Extract each line of the data and write it out again exactly.

**DATA PROVIDED:**

-*-

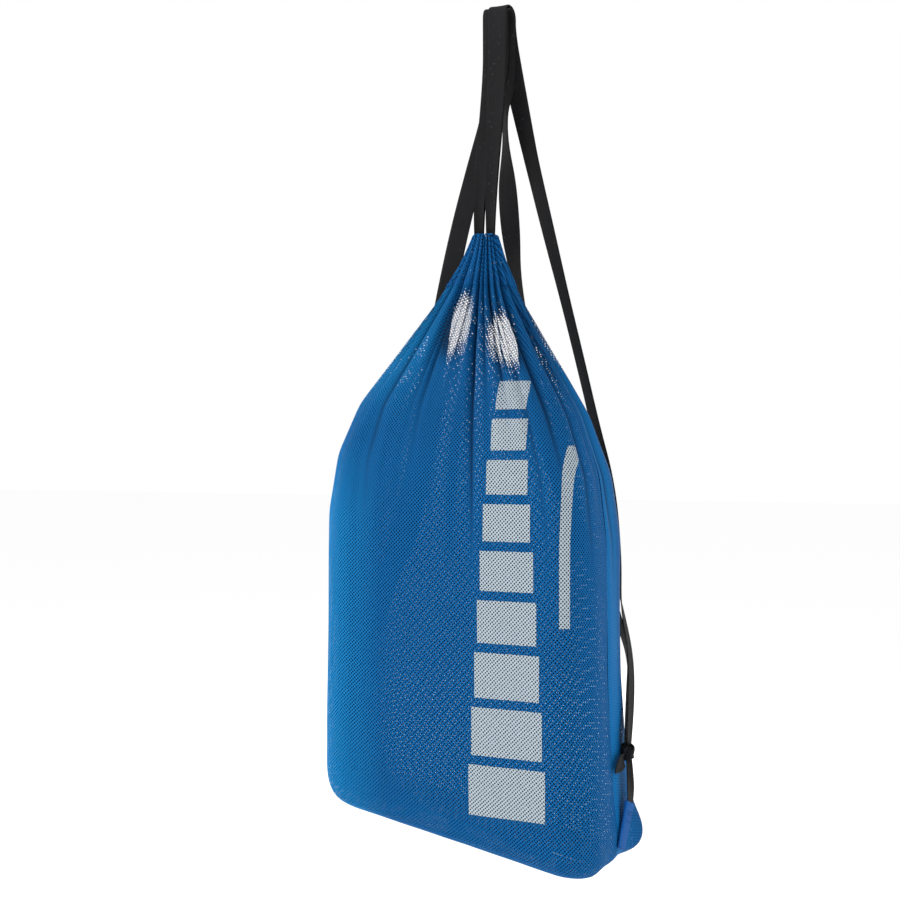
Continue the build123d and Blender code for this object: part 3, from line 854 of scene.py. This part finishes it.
def tape_mesh(name, stops, facings, widths, folds, body="bag"):
    """A flat woven tape swept along a spline: stops in mm, one facing and width for each."""
    line = spline_points(name, stops)
    normals = spline_points(name, facings)
    shape = spline_points(name, [(w, f, 0.0) for w, f in zip(widths, folds)])
    ahead = np.gradient(line, axis=0)
    ahead /= np.linalg.norm(ahead, axis=1)[:, None]
    normals -= ahead * (normals * ahead).sum(axis=1)[:, None]
    normals /= np.linalg.norm(normals, axis=1)[:, None]
    sideways = np.cross(ahead, normals)
    travelled = lengths_along(line)
    places = TAPE_PLACES
    rims = TAPE_RIMS * TAPE_THICKNESS / 2
    across = (places + 1) * TAPE_WIDTH / 2
    across = np.concatenate([across, across[::-1]])
    rows, uvs = [], []
    for index, centre in enumerate(line):
        half = shape[index, 0] / 2
        fold = shape[index, 1]
        cup = fold * half * places ** 2 - 0.4 * fold * half
        wave = TAPE_WAVE * math.sin(travelled[index] / TAPE_WAVE_LENGTH) * places
        squeeze = half * places * (1 - 0.25 * abs(fold))
        base = centre + sideways[index] * squeeze[:, None] + normals[index] * (cup + wave)[:, None]
        over = base + normals[index] * rims[:, None]
        under = base - normals[index] * rims[:, None]
        rows.append(np.concatenate([over, under[::-1]]))
        uvs.append(np.stack([across, np.full(len(across), travelled[index])], axis=1))
    faces = grid_faces(len(line), len(across), flip=True, wrap=True)
    faces += end_caps(len(line), len(across), flip=True)
    piece = new_object(name, np.concatenate(rows), faces, TAPE, body)
    add_uv(piece, "tape", np.concatenate(uvs))
    return piece, line * MM, travelled[-1] * MM


LEG_TOP, LEG_FOOT = 12.0, 62.0  # stops on a loop's straight legs, below the peg's middle


def peg_stops(side, layer, lead):
    """The stops that take a tape over the peg, from the back to the front, and their facings."""
    x = side * LOOP_X
    radius = PEG_RADIUS + LAYER_STEP * layer + TAPE_THICKNESS / 2
    stops = [
        (x + lead, radius, -LEG_FOOT), (x, radius, -LEG_TOP), (x, radius, radius),
        (x, -radius, radius), (x, -radius, -LEG_TOP), (x, -radius, -LEG_FOOT),
    ]
    back, front = (0.0, 1.0, 0.0), (0.0, -1.0, 0.0)
    facings = [back, back, (0.0, 0.9, 1.0), (0.0, -0.9, 1.0), front, front]
    return stops, facings


KNOT_X = {-1: -171.5, 1: 133.7}
KNOT_Y = 4.0
KNOT_Z = {-1: -695.0, 1: -731.0}
MOUTH_SPREAD = 6.8  # how far each drawcord enters the mouth from its middle
# Each pass of a drawcord: side, layer on the peg, how far it still is to the right where it comes
# to the loop's back leg, its stops up the back from the knot as x, y, z and the way it faces, and
# how far behind the side seams it enters the mouth.
PASSES = {
    "right_outer": (1, 3, 9.0, [
        (KNOT_X[1] + 1.2, KNOT_Y, KNOT_Z[1] + 7.0, 5.0),
        (129.5, 31.5, -682.0, -4.0),
        (122.5, 51.0, -640.0, 0.0),
        (110.5, 61.5, -600.0, 8.0),
        (101.5, 65.0, -545.0, 60.0),
        (94.0, 64.5, -475.0, 74.0),
        (81.0, 57.0, -400.0, 38.0),
        (28.5, 29.0, -160.0, 60.0),
        (18.0, 19.5, -100.0, 76.0),
    ], -2.5),
    "right_inner": (1, 1, 0.0, [
        (KNOT_X[1] - 1.2, KNOT_Y, KNOT_Z[1] + 7.0, 5.0),
        (125.6, 30.8, -682.0, 8.0),
        (121.0, 48.0, -645.0, 18.0),
        (110.5, 57.0, -615.0, 34.0),
        (92.0, 62.5, -580.0, 62.0),
        (70.0, 64.5, -535.0, 80.0),
        (42.0, 63.0, -470.0, 86.0),
        (18.0, 54.5, -395.0, 96.0),
        (4.0, 39.0, -270.0, 185.0),
        (-1.0, 27.0, -190.0, 110.0),
        (-1.0, 16.0, -100.0, 20.0),
    ], 0.5),
    "left_outer": (-1, 2, -1.0, [
        (KNOT_X[-1] - 1.2, KNOT_Y, KNOT_Z[-1] + 7.0, 175.0),
        (-168.0, 31.0, -640.0, 158.0),
        (-157.8, 56.0, -578.0, 137.0),
        (-142.0, 62.5, -515.0, 120.0),
        (-126.0, 65.0, -450.0, 106.0),
        (-84.0, 39.5, -290.0, 100.0),
        (-50.5, 26.0, -180.0, 98.0),
    ], -1.0),
    "left_inner": (-1, 0, -1.0, [
        (KNOT_X[-1] + 1.2, KNOT_Y, KNOT_Z[-1] + 7.0, 175.0),
        (-165.2, 30.0, -640.0, 158.0),
        (-151.8, 55.6, -572.0, 134.0),
        (-131.0, 63.0, -520.0, 113.0),
        (-117.0, 63.5, -450.0, 101.0),
        (-80.0, 35.5, -290.0, 98.0),
        (-48.5, 22.5, -180.0, 95.0),
    ], 2.0),
}
MOUTH_FOLD = 0.42  # how far a tape curls as it enters the mouth
MOUTH_DROP = 45.6  # the tapes hang straight for this height above the mouth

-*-

**FINISHED ANSWER:**
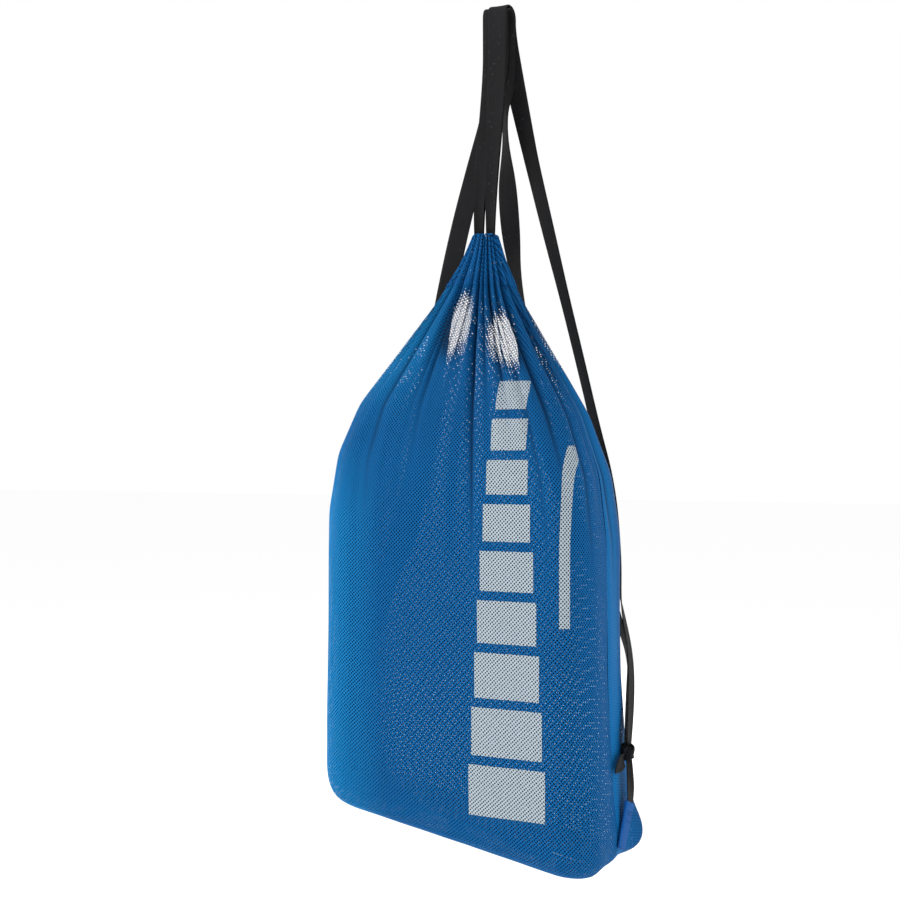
Continue the build123d and Blender code for this object: part 3, from line 854 of scene.py. This part finishes it.
def tape_mesh(name, stops, facings, widths, folds, body="bag"):
    """A flat woven tape swept along a spline: stops in mm, one facing and width for each."""
    line = spline_points(name, stops)
    normals = spline_points(name, facings)
    shape = spline_points(name, [(w, f, 0.0) for w, f in zip(widths, folds)])
    ahead = np.gradient(line, axis=0)
    ahead /= np.linalg.norm(ahead, axis=1)[:, None]
    normals -= ahead * (normals * ahead).sum(axis=1)[:, None]
    normals /= np.linalg.norm(normals, axis=1)[:, None]
    sideways = np.cross(ahead, normals)
    travelled = lengths_along(line)
    places = TAPE_PLACES
    rims = TAPE_RIMS * TAPE_THICKNESS / 2
    across = (places + 1) * TAPE_WIDTH / 2
    across = np.concatenate([across, across[::-1]])
    rows, uvs = [], []
    for index, centre in enumerate(line):
        half = shape[index, 0] / 2
        fold = shape[index, 1]
        cup = fold * half * places ** 2 - 0.4 * fold * half
        wave = TAPE_WAVE * math.sin(travelled[index] / TAPE_WAVE_LENGTH) * places
        squeeze = half * places * (1 - 0.25 * abs(fold))
        base = centre + sideways[index] * squeeze[:, None] + normals[index] * (cup + wave)[:, None]
        over = base + normals[index] * rims[:, None]
        under = base - normals[index] * rims[:, None]
        rows.append(np.concatenate([over, under[::-1]]))
        uvs.append(np.stack([across, np.full(len(across), travelled[index])], axis=1))
    faces = grid_faces(len(line), len(across), flip=True, wrap=True)
    faces += end_caps(len(line), len(across), flip=True)
    piece = new_object(name, np.concatenate(rows), faces, TAPE, body)
    add_uv(piece, "tape", np.concatenate(uvs))
    return piece, line * MM, travelled[-1] * MM


LEG_TOP, LEG_FOOT = 12.0, 62.0  # stops on a loop's straight legs, below the peg's middle


def peg_stops(side, layer, lead):
    """The stops that take a tape over the peg, from the back to the front, and their facings."""
    x = side * LOOP_X
    radius = PEG_RADIUS + LAYER_STEP * layer + TAPE_THICKNESS / 2
    stops = [
        (x + lead, radius, -LEG_FOOT), (x, radius, -LEG_TOP), (x, radius, radius),
        (x, -radius, radius), (x, -radius, -LEG_TOP), (x, -radius, -LEG_FOOT),
    ]
    back, front = (0.0, 1.0, 0.0), (0.0, -1.0, 0.0)
    facings = [back, back, (0.0, 0.9, 1.0), (0.0, -0.9, 1.0), front, front]
    return stops, facings


KNOT_X = {-1: -171.5, 1: 133.7}
KNOT_Y = 4.0
KNOT_Z = {-1: -695.0, 1: -731.0}
MOUTH_SPREAD = 6.8  # how far each drawcord enters the mouth from its middle
# Each pass of a drawcord: side, layer on the peg, how far it still is to the right where it comes
# to the loop's back leg, its stops up the back from the knot as x, y, z and the way it faces, and
# how far behind the side seams it enters the mouth.
PASSES = {
    "right_outer": (1, 3, 9.0, [
        (KNOT_X[1] + 1.2, KNOT_Y, KNOT_Z[1] + 7.0, 5.0),
        (129.5, 31.5, -682.0, -4.0),
        (122.5, 51.0, -640.0, 0.0),
        (110.5, 61.5, -600.0, 8.0),
        (101.5, 65.0, -545.0, 60.0),
        (94.0, 64.5, -475.0, 74.0),
        (81.0, 57.0, -400.0, 38.0),
        (28.5, 29.0, -160.0, 60.0),
        (18.0, 19.5, -100.0, 76.0),
    ], -2.5),
    "right_inner": (1, 1, 0.0, [
        (KNOT_X[1] - 1.2, KNOT_Y, KNOT_Z[1] + 7.0, 5.0),
        (125.6, 30.8, -682.0, 8.0),
        (121.0, 48.0, -645.0, 18.0),
        (110.5, 57.0, -615.0, 34.0),
        (92.0, 62.5, -580.0, 62.0),
        (70.0, 64.5, -535.0, 80.0),
        (42.0, 63.0, -470.0, 86.0),
        (18.0, 54.5, -395.0, 96.0),
        (4.0, 39.0, -270.0, 185.0),
        (-1.0, 27.0, -190.0, 110.0),
        (-1.0, 16.0, -100.0, 20.0),
    ], 0.5),
    "left_outer": (-1, 2, -1.0, [
        (KNOT_X[-1] - 1.2, KNOT_Y, KNOT_Z[-1] + 7.0, 175.0),
        (-168.0, 31.0, -640.0, 158.0),
        (-157.8, 56.0, -578.0, 137.0),
        (-142.0, 62.5, -515.0, 120.0),
        (-126.0, 65.0, -450.0, 106.0),
        (-84.0, 39.5, -290.0, 100.0),
        (-50.5, 26.0, -180.0, 98.0),
    ], -1.0),
    "left_inner": (-1, 0, -1.0, [
        (KNOT_X[-1] + 1.2, KNOT_Y, KNOT_Z[-1] + 7.0, 175.0),
        (-165.2, 30.0, -640.0, 158.0),
        (-151.8, 55.6, -572.0, 134.0),
        (-131.0, 63.0, -520.0, 113.0),
        (-117.0, 63.5, -450.0, 101.0),
        (-80.0, 35.5, -290.0, 98.0),
        (-48.5, 22.5, -180.0, 95.0),
    ], 2.0),
}
MOUTH_FOLD = 0.42  # how far a tape curls as it enters the mouth
MOUTH_DROP = 45.6  # the tapes hang straight for this height above the mouth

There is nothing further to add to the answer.